[SUBHEADING]Understanding Social Engineering[/SUBHEADING]
Social engineering is a term that has transcended its original context within the social sciences to become a primary concern in the field of information security. At its core, social engineering involves the manipulation of individuals into performing actions or divulging confidential information. In a societal context, it’s about influencing group behaviors and perceptions.
Cybercriminals adept in social engineering exploit human psychology rather than technical vulnerabilities to gain access to systems, data, or personal information. This can be as simple as impersonating a trusted authority figure or as complex as fabricating entire scenarios to deceive targets. In the realms of politics and marketing, social engineering can be seen in efforts to shape public opinion or consumer behavior.
[SUBHEADING]The Psychological Play[/SUBHEADING]
The success of social engineering hinges on several psychological principles. The principle of authority compels individuals to obey figures they perceive as leaders or experts. The principle of scarcity can make information or opportunities seem more valuable when they appear limited. The principles of liking and reciprocity are exploited when the attacker builds rapport with the target, who is then more likely to reciprocate favors or information. Ultimately, these manipulative techniques can lead individuals to make decisions that are not in their best interest or that compromise their ethical standards.
[SUBHEADING]Widening Impact on Society[/SUBHEADING]
Social engineering’s impact extends beyond the digital realm, influencing political landscapes, business environments, and societal norms. Through social media and other communication platforms, entire populations can be subjected to orchestrated campaigns to sway elections, shift public sentiment on critical issues, or amplify division and conflict.

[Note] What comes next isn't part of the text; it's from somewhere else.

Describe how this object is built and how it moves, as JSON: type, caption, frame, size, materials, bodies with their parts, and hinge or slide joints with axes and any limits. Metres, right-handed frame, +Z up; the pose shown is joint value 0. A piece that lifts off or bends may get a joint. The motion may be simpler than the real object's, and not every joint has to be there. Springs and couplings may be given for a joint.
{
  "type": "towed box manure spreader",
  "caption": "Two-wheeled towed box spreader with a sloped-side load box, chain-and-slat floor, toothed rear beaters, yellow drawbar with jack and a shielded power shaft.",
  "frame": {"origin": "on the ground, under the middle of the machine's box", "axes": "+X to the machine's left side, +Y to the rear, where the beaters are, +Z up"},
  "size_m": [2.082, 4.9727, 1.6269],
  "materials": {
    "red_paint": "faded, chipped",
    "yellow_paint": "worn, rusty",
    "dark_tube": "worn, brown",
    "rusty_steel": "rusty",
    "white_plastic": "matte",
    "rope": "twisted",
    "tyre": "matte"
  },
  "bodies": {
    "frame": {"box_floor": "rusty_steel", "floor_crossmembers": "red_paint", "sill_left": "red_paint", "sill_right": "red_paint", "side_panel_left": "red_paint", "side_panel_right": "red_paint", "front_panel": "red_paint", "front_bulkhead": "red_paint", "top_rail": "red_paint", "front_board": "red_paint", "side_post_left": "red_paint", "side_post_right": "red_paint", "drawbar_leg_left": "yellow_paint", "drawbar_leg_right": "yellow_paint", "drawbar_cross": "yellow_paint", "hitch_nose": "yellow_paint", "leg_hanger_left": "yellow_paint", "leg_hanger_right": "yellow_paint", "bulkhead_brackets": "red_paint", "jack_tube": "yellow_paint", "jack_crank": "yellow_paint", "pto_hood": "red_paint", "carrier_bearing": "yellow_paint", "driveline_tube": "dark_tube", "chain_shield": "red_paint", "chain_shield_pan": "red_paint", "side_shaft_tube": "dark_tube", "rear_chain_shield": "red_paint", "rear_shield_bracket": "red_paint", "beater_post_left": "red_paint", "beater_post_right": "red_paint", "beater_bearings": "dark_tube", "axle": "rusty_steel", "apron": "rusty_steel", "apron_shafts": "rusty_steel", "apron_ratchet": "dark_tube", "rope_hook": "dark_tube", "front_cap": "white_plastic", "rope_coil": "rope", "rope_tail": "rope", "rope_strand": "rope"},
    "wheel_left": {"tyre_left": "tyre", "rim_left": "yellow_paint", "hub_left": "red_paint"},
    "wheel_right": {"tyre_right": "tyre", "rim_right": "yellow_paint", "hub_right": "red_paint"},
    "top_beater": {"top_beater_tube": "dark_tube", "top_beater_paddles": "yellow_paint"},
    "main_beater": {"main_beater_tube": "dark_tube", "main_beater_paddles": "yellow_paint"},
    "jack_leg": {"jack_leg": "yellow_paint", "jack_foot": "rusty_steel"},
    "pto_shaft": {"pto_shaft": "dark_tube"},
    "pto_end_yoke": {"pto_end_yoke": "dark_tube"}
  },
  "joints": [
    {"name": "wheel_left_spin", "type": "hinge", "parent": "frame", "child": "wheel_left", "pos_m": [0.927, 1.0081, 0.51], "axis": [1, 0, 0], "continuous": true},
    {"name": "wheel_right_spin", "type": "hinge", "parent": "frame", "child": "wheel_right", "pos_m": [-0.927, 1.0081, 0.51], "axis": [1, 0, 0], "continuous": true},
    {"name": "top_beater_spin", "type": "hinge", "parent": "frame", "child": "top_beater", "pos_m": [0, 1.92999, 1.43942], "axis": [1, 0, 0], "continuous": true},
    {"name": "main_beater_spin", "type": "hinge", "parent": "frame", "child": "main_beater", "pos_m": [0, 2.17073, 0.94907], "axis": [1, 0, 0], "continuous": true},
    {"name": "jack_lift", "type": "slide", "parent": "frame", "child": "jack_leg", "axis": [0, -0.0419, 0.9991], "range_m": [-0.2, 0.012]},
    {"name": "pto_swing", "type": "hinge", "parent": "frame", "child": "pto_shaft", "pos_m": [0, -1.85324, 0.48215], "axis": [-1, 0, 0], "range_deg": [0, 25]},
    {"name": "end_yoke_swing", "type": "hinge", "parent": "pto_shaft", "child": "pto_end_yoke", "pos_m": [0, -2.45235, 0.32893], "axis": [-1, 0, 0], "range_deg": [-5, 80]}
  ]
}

Moreover, in the business sector, corporate espionage and insider threats frequently involve social engineering tactics, as attackers recognize the value in exploiting the human element. The consequent financial and reputational damage to organizations contributes to a climate of mistrust and the implementation of increasingly stringent security policies.
[SUBHEADING]Digital Age Vulnerabilities[/SUBHEADING]

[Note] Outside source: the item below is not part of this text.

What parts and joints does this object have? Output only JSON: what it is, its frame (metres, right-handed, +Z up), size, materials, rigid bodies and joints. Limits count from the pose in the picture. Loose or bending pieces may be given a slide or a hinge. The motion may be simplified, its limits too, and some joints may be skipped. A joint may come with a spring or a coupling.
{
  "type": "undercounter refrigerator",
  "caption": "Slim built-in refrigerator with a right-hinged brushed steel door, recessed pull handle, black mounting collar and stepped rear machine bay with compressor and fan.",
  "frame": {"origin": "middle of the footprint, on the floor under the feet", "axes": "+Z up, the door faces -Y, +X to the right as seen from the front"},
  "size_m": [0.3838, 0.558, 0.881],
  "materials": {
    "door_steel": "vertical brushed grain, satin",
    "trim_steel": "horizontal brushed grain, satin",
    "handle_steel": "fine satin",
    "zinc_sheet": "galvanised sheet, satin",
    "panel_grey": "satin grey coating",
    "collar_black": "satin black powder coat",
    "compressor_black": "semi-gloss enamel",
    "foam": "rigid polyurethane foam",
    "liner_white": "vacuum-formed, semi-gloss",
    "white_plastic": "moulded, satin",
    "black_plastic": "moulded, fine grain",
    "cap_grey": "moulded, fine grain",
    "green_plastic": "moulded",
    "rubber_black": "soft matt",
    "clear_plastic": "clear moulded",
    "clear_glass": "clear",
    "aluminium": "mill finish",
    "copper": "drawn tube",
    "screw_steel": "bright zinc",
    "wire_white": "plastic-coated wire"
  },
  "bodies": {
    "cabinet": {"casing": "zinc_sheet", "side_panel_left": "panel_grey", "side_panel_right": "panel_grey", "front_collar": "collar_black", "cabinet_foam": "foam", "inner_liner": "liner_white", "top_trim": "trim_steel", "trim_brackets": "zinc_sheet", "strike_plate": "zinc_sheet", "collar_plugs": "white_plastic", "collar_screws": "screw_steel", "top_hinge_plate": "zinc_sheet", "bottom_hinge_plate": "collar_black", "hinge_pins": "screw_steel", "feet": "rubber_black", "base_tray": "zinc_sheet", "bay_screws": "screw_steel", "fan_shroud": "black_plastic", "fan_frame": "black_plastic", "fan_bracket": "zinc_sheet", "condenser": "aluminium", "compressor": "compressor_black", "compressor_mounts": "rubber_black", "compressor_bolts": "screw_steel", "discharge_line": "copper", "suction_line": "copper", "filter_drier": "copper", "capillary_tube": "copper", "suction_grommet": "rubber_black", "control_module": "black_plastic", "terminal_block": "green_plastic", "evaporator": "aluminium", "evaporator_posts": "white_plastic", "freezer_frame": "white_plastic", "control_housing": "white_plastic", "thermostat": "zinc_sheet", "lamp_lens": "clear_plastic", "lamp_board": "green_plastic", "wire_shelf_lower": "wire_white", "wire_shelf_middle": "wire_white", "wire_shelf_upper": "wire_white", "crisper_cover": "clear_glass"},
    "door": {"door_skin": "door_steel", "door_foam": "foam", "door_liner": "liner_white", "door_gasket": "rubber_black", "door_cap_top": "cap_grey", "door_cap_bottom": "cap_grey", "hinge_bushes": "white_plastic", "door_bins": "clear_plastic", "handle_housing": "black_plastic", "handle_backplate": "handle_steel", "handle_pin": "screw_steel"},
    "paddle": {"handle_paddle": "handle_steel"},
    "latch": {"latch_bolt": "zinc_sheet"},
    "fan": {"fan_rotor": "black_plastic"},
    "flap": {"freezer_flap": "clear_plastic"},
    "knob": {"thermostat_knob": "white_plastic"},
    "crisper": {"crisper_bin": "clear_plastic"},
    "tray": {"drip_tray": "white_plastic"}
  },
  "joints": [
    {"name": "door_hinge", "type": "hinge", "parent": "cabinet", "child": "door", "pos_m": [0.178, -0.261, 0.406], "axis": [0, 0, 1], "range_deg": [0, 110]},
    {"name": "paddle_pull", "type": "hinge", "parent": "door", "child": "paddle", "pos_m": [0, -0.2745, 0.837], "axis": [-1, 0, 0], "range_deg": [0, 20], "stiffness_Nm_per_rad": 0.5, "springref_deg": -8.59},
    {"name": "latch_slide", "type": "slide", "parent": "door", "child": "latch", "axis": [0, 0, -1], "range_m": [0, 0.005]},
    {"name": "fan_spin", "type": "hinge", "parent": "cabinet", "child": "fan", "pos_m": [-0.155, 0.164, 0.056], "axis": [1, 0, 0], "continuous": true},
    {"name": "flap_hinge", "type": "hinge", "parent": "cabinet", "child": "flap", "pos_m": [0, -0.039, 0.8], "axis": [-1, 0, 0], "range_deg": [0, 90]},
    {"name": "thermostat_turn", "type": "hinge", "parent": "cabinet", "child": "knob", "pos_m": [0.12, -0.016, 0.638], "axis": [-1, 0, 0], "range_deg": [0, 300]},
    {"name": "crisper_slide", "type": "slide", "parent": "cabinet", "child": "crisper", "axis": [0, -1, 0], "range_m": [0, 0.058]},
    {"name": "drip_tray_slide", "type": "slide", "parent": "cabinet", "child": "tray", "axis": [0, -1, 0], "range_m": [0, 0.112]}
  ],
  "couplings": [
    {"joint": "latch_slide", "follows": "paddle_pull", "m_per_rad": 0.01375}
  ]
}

The rise of the internet and mobile technologies has exponentially increased the opportunities for social engineering. Phishing emails, pretexting, baiting, and tailgating are all examples of methods that have evolved in the digital age. Each of these tactics relies on a certain level of trust or inattention from the victim to be successful.
Identity theft, financial fraud, and data breaches often begin with a successful social engineering attack. The prevalence of personal information available online allows attackers to craft highly convincing and personalized messages that can be challenging to identify as fraudulent.
[SUBHEADING]Combating Social Engineering[/SUBHEADING]
Combating social engineering requires a multifaceted approach. Cybersecurity education and training are crucial for both individuals and organizations. Awareness programs that teach people to recognize and resist manipulative techniques can significantly reduce the success rate of these attacks.
Furthermore, robust security protocols, including multi-factor authentication and access controls, can minimize the damage even when a social engineering attempt is initially successful. Regular security audits and simulated social engineering exercises help organizations to stay ahead of attackers by identifying potential vulnerabilities proactively.
[SUBHEADING]A Shared Responsibility[/SUBHEADING]
The fight against social engineering is a shared responsibility. Each individual has a role to play by practicing vigilance, skepticism, and caution in their interactions. At a collective level, fostering a culture of transparency and open communication can reduce the effectiveness of manipulative tactics.
In conclusion, social engineering is an ever-evolving threat that capitalizes on the most predictable yet complex component of security systems: human behavior. Its impact on society is profound, affecting personal privacy, business integrity, and national security. Facing this challenge requires a blend of awareness, education, and technological safeguards to protect the fabric of society from those who would seek to unravel it through deceptive means.